The important ingredient that the Indian underclass needs is one that people like Madam Saleha have in abundance: grit.







Numbers add up for Sinda tuition project
By Kash Cheong, The Straits Times, 22 May 2013

WHEN 11-year-old West Grove Primary School pupil Yeasha Ravikumar started attending mathematics tuition last year, she was not interested in the subject and had little confidence in it.

Now she turns up for every class and has developed a positive attitude towards the subject she once feared.

Yeasha is one of the pupils in Project Teach, a school-based intensive tuition programme set up in 2001 by Sinda - the Singapore Indian Development Association - to help under-performing Indian children.

"Students dare to ask more questions because of the small class sizes. They also develop more interest in learning when they get more recognition in the small group," said Mr Pillay Krishnan, vice-principal of West Grove Primary.

The school had 25 pupils in its Project Teach cohort last year and the figure has gone up to 60 this year, such has been the project's success. Throughout Singapore, there are 1,320 Project Teach students, up from 1,254 last year.

The programme, which was previously only for primary school pupils, was expanded to help secondary school students last year. Seven secondary schools have subscribed so far and "four or five more" are waiting to join, Sinda's chief executive officer Raja Segar said. He said its secondary school curriculum will focus on maths, which more students underperform in.

According to Sinda, fewer primary school pupils failed their PSLE after being put on Project Teach.
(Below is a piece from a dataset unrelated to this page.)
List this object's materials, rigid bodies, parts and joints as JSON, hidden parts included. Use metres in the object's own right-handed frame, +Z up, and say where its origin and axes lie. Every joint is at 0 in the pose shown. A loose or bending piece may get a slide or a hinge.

Some 71.3 per cent of pupils on Project Teach failed maths at Primary 5 in 2010, but this cohort improved to 39.5 per cent the next year.

"Sinda's core programmes such as Project Teach and Step (Sinda's centre-based tuition programme) have seen much success...these programmes provide the necessary additional support to help level up students who face greater challenges," Senior Minister of State (Education and Law) and Sinda president Indranee Rajah said yesterday.